Llevaba horas tocando la guitarra, rasgando las cuerdas hasta no sentir los dedos, ya que era la única cosa que podía calmar la desazón que me quemaba por dentro. A mi abuela no le importaba porque nunca le molestaba nada de lo que yo hiciera y mis padres no habían llegado aún a casa, por lo que podía tocar sin incordiar a nadie.

Hacía años que mi abuelo me había enseñado a tocarla. Me regaló mi primera guitarra cuando todos mis amigos hicieron la primera comunión, y desde entonces era una compañera que nunca me fallaba. Sin embargo, esa noche no podía sacarme de la cabeza a Lu. No es que fuera la chica más guapa que conocía, pero tenía algo que me gustaba: su inteligencia. Con ella podía mantener una conversación sobre libros, podía tomarme una cerveza y parecía que huía de los temas que apasionaban a mi hermana, como la moda, contar calorías y estar siempre perfecta. Además, ¡qué leches!, estaba muy buena. Sus fotografías habían dejado muy patente que tenía una belleza especial. ¿Cuánto tiempo hacía que no me interesaba por una chica después de lo de Sandra? Lo llamativo en Lu no es que fuera una gothic Lolita, lo que me llamaba la atención de ella es que tenía una sensualidad en su manera de hablar y de mirar que me desconcertaban.

Fantaseé con la idea de besarla, de descubrir a qué sabían sus besos, de acariciarla y de llegar todo lo lejos que ella me permitiera, aunque cada vez tenía más claro que aquello no sucedería. Me echó en cara la primera vez que nos vimos y que yo había olvidado. Del segundo encuentro no le había dicho nada, porque no tenía muy claro si aquello iba a liar mucho más lo que pudiera haber entre nosotros, la posibilidad de llegar a vernos otra vez.

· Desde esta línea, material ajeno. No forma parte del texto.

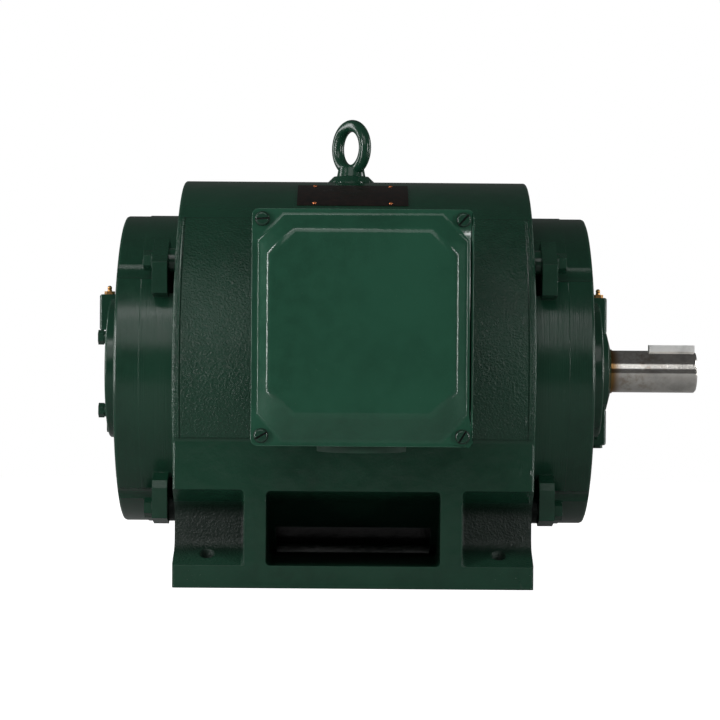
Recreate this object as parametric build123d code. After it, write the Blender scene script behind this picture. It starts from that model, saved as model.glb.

Entonces, alguien interrumpió mis fantasías llamando a la puerta. Ni siquiera me molesté en responder. No tenía ganas de ver a nadie. Era imposible que fuera mi madre, y mucho menos que mi abuela dejara una lectura para interesarse por las penas de su único nieto. Solo podía ser la pesada de mi hermana. Hacía media hora que me había enviado un whatsapp para que la fuera a recoger, aunque como no me apetecía salir de casa le comenté que si la podía acercar Miguel, mucho mejor.

Elena entró en mi habitación.

—He llamado varias veces pero no me has respondido.

—Ya sabes que cuando toco la guitarra no me entero de nada. —«Mentira», estuve a punto de soltarle, «sólo has llamado una vez», pero no quería admitir que la había oído.

—Eres un idiota. Sí que me has oído.

—Vale, lo que tú digas. No quiero discutir.

Elena se sentó a mi lado con ganas de hablar, que era justo lo que menos me apetecía hacer a mí. Con lo lista que era para algunas cosas no sé cómo no se daba cuenta de que no me apetecía estar con nadie. O tal vez sí que se había dado cuenta y hacía como que no se enteraba. En cualquier caso, ni a mí ni a mi hermana nos crecía la nariz cuando soltábamos una mentira.

—¿Qué tal la noche? —me preguntó.

—Mejor no te cuento. O directamente te la resumo: ha sido una mierda.

—Se veía maja.

—Sí, el problema no ha sido ella, ha sido Susana, que ha aparecido en la performance y nos ha montado el numerito. Ha mezclado unas pastillas y alcohol, y la hemos tenido que llevar al hospital cagando leches.